The NanoPi M4 has a maximum temperature of 69°C when clocked at 1.8Ghz/1.4Ghz. While clocked at 2Ghz/1.5Ghz it goes over it's throttle mark of 85°C without a fan.
What other trades does the board need? Does it need USB3, gigabit ethernet, must it be raspberry pi compatible gpio's, ...?
The most important factor seems to me that it must be stable and well supported.
The Tinker Board isn't the best, it's got powering issue's since it's powered with microUSB. And it's the only board that broke(burned out hdmi caps) that I've had. I'm not too gentle with my boards, but the Tinker I had almost never used. I bought a new one and never used that one either. They are also very overpriced.
The NanoPi M4 is the best all round board in my opinion. It's got everything a modern SBC should have, and it's very stable. I don't think I ever had mine crash.
It depends on what your needs are, but an older well supported board like the Odroid C2 could be good too. It doesn't overheat. At 1.5Ghz it doesn't go over 70°C. It's powered with a barrel jack, it's very stable.
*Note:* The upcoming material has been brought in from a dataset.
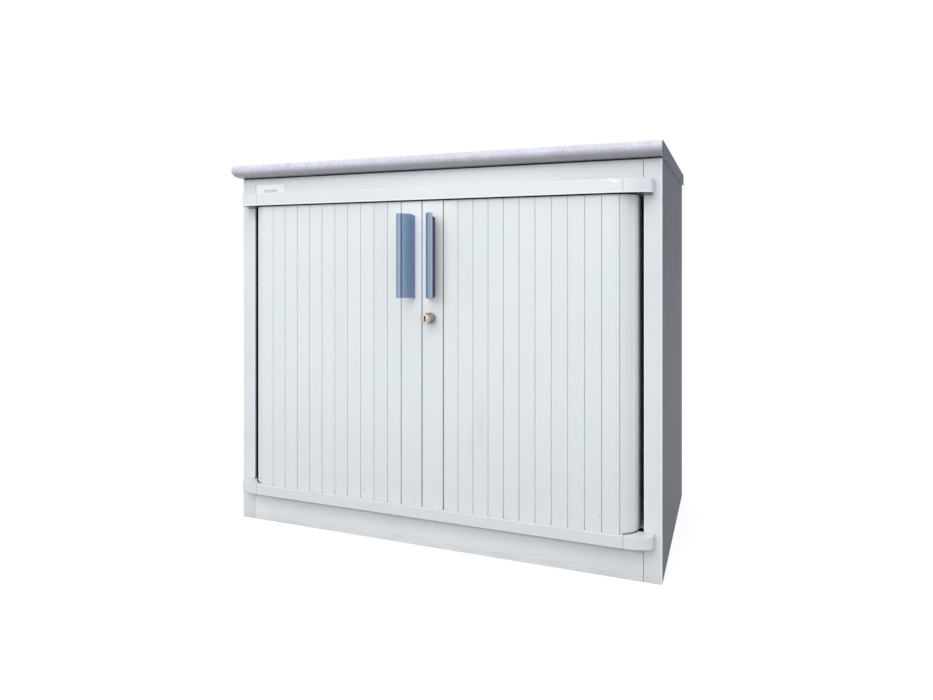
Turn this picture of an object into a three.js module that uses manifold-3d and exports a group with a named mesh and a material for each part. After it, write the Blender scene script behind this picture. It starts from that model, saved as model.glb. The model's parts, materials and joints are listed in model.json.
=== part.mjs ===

But I do not know for how long they will keep selling them. It's an older quad-core SBC, but still the best IMO. It's the fastest when overclocked, doesn't consume too much, and it doesn't overheat.

Temperatures Odroid C2
----------------------
No OC : Idle with fan      : 27°C  
1.5Ghz 	Maxed fan          : 40°C
        Idle no fan        : 36°C
        Maxed no fan       : 68°C
		
OC    : Idle with fan         : 27°C
1.75Ghz Maxed out with fan    : 42°C
        Idle no fan           : 36°C
        Maxed out no fan      : 71°C

There are many companies who make industrial SBC's. But I know little to nothing of those.

There are many SBC's, but making the right choice is very important. Most look good on paper, but that's not always the same in practice. The Rock64 for example could be great for your goals. But I haven't had good experiences with it. So I can't advice that.
I think the PineH64 model b could become a good one too. But software isn't ready for it, and I don't know/think it's selling well. So the user base will be limited too. It does seem more stable to me than the Rock64 is. And quite a lot faster too.